Labour’s national policy forum has announced that the party will be looking into its position on Trident replacement. If the Lib Dem-led review is to be a credible source for Labour to draw on, it must be transparent enough to at least contemplate following military advice and saving £100bn. The value of such a saving in the current economic climate is towering.
Kate Hudson
Campaign for Nuclear Disarmament

• While I applaud the efforts of Sir Nick Harvey MP to have a sane dialogue within the MoD about any replacement for Trident, it is important to challenge a couple of misconceptions he repeats, which might cloud future rational debate.

First, he asserts with respect to nuclear disarmament that “I think you might struggle to persuade the British public to do that”. In fact independent opinion polling shows that already a majority of the public oppose Trident and do not want its extremely costly replacement.

Second, he assumes that Russia is the enemy, defending the retention of some nuclear weapons on the basis that Russia in the 21st century “might find all sorts of [nuclear] damage to be unacceptable short of flattening Moscow”. In 2003 Vladimir Putin was the state guest of the Queen and last month he visited the UK to meet the prime minister. Are we really at the same time targeting the annihilation of St Petersburg or some other city short of Moscow?

I hope there can now be a debate about the replacement for Trident.

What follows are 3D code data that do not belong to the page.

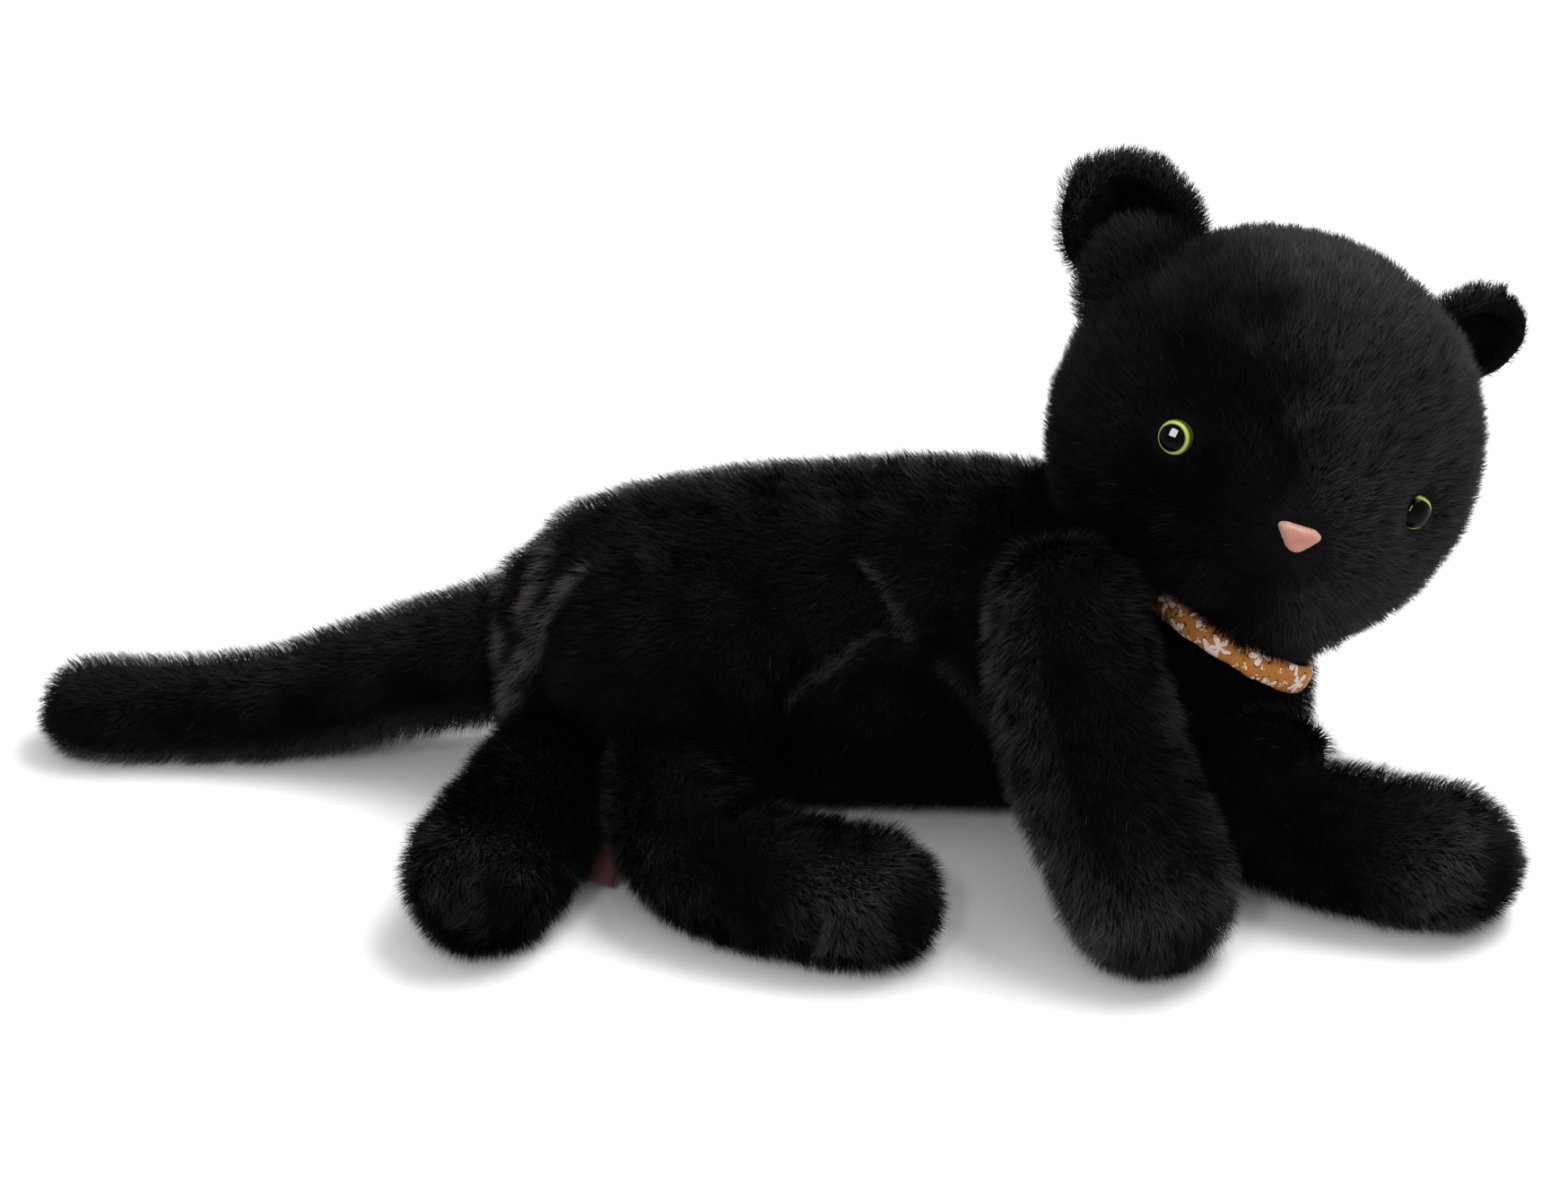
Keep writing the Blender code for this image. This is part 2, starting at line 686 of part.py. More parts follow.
def band_mesh(name, inset, first_deg, last_deg, steps, closed_ends=True):
    """An oval section spun round the neck from one angle to another, counted from the nape."""
    back = (COLLAR_NAPE - TURN_AXIS * COLLAR_NAPE.dot(TURN_AXIS)).normalized()
    place = axes(-back, TURN_AXIS, NECK_CENTRE)
    sides = 8
    form = bmesh.new()
    ring = []
    for i in range(sides):
        turn = 2 * math.pi * i / sides
        out = COLLAR_RADIUS + (COLLAR_HALF_THICKNESS - inset) * math.cos(turn)
        ring.append(form.verts.new((0, out, (COLLAR_HALF_WIDTH - inset) * math.sin(turn))))
    edges = [form.edges.new(pair) for pair in zip(ring, ring[1:] + ring[:1])]
    start = Matrix.Rotation(math.radians(first_deg), 3, "Z")
    bmesh.ops.rotate(form, cent=(0, 0, 0), matrix=start, verts=form.verts)
    done = bmesh.ops.spin(
        form, geom=ring + edges, cent=(0, 0, 0), axis=(0, 0, 1),
        angle=math.radians(last_deg - first_deg), steps=steps,
    )
    if closed_ends:
        last = [g for g in done["geom_last"] if isinstance(g, bmesh.types.BMEdge)]
        bmesh.ops.contextual_create(form, geom=edges)
        bmesh.ops.contextual_create(form, geom=last)
    bmesh.ops.recalc_face_normals(form, faces=form.faces)
    bmesh.ops.transform(form, matrix=place, verts=form.verts)
    mesh = bpy.data.meshes.new(name)
    form.to_mesh(mesh)
    form.free()
    return mesh


start, end = COLLAR_JOINT_DEG / 2, 360 - COLLAR_JOINT_DEG / 2
band = band_mesh("band", 0, start, end, steps=22, closed_ends=False)
add_cloth(part("collar_band", band, "collar_cotton"), COLLAR_CLOTH)
part("collar_filler", band_mesh("filler", COLLAR_CLOTH + GAP, start, end, steps=22), "stuffing")
joint_end = start - math.degrees(GAP / COLLAR_RADIUS)
part("collar_joint", band_mesh("joint", 0, -joint_end, joint_end, steps=3), "collar_cotton")


# Label: a folded ribbon caught in the seam between the hind legs
label_axes = axes(LABEL_TIP_WAY, Vector((0, 0, 1)), LABEL_ROOT)
form = bmesh.new()
bmesh.ops.create_cube(form, size=1)
bmesh.ops.scale(form, vec=(LABEL_WIDTH, LABEL_LENGTH, LABEL_THICKNESS), verts=form.verts)
bmesh.ops.translate(form, vec=(0, -LABEL_LENGTH / 2, 0), verts=form.verts)
bmesh.ops.transform(form, matrix=label_axes, verts=form.verts)
label = bpy.data.meshes.new("label")
form.to_mesh(label)
form.free()
part("ribbon_label", label, "label_ribbon")
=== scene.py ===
"""A black long-pile plush cat lying on its left side, with its head raised toward the viewer."""
import json
import math
import bmesh
import bpy
import numpy as np
from mathutils import Matrix, Vector
from mathutils.bvhtree import BVHTree


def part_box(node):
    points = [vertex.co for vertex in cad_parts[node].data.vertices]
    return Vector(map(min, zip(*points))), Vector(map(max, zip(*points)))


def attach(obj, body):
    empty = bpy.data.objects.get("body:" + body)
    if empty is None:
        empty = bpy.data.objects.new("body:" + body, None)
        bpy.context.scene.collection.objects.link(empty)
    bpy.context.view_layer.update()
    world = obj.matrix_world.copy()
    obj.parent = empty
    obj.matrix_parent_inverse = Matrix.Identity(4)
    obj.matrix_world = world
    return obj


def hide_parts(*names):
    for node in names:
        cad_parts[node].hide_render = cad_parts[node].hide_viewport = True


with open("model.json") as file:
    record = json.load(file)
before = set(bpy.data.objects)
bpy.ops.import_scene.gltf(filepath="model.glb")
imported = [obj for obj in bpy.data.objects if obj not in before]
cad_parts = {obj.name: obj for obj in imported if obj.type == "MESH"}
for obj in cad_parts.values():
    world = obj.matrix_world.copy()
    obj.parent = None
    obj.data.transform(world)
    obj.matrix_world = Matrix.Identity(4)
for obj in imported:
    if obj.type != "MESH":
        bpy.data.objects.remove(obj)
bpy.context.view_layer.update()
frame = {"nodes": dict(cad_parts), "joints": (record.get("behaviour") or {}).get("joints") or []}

# Studio. A pale paper floor under a white sky, a wide soft light overhead at the right, a small
# window light at the left, and a long lens 30 degrees above the toy's middle.
MIDDLE = Vector((0.0, -0.020, 0.0704))
CAMERA_AWAY = 1.110
CAMERA_HEIGHT_DEG = 30.0
FLOOR_HALF = 6.0


def linear(code):
    """An sRGB hex colour as linear RGB."""
    parts = [int(code[i : i + 2], 16) / 255 for i in (1, 3, 5)]
    return tuple(p / 12.92 if p <= 0.04045 else ((p + 0.055) / 1.055) ** 2.4 for p in parts)


def add_node(material, kind, settings=None, links=None):
    """A node with its settings, and its inputs' values and links by name, or by number in a sum."""
    tree = material.node_tree
    node = tree.nodes.new(kind)
    for name, value in (settings or {}).items():
        if isinstance(name, int) or name in node.inputs:
            node.inputs[name].default_value = value
        else:
            setattr(node, name, value)
    for name, output in (links or {}).items():
        tree.links.new(output, node.inputs[name])
    return node


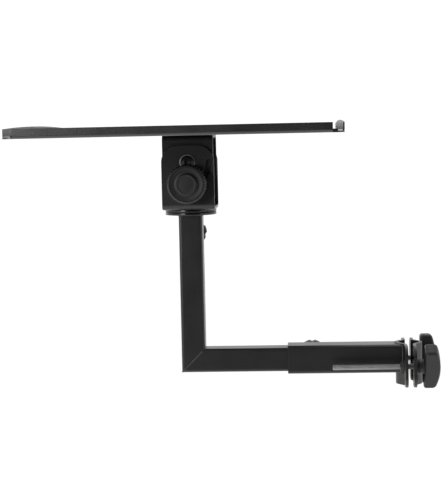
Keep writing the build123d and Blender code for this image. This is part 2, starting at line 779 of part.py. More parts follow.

But if we are to do so rationally, as well as hopefully ethically, surely our politicians must break free of cold war thinking and try to catch up with the public’s far more commonsense approach?
Annie Tunnicliffe
London

• Sir Nick Harvey says that you might struggle to persuade the British public to accept full nuclear disarmament. Does it not depend on what question you ask? Try this: “If it is to continue to operate, our ageing ‘nuclear deterrent’ will soon need to be updated, at a cost of at least an extra £1,000 on the tax bill of every British household. Is this a price that you would be willing to pay?”
Kit Hill
Axminster, Devon

• You are under an illusion if you think that you (and Sir Nick Harvey) are breaking the most significant taboo on discussing nuclear weapons. Of course cost is a major factor and a powerful influence on public opinion. But the major taboo, which has for years prevented any serious discussion, relates to the nature of the security that nuclear weapons are supposed to provide. Clearly they cannot deter accidents, miscalculations, suicidal states or individuals. For Britain to develop yet another generation has to be an invitation to some of the 183 current non-nuclear states to follow us down the road to nuclear weapon “security”. We have an existing obligation “to pursue in good faith and bring to a conclusion negotiations leading to nuclear disarmament” (international court, 1996). Renewing Trident, whatever the cost, does not sound like “good faith” to me.
Bruce Kent
London

• It ill behoves Binyamin Netanyahu, as prime minister of the only nuclear-armed country in the Middle East, to adopt such an air of injured innocence to the general assembly of the United Nations (Netanyahu draws ‘clear red line’ on Iran, 28 September). Israel was revealed as the possessor of an arsenal of between 100 and 200 nuclear warheads by a former employee at the nuclear research plant at Dimona in 1986. Mordechai Vanunu paid dearly for his disclosure, given a sentence of 18 years’ solitary confinement.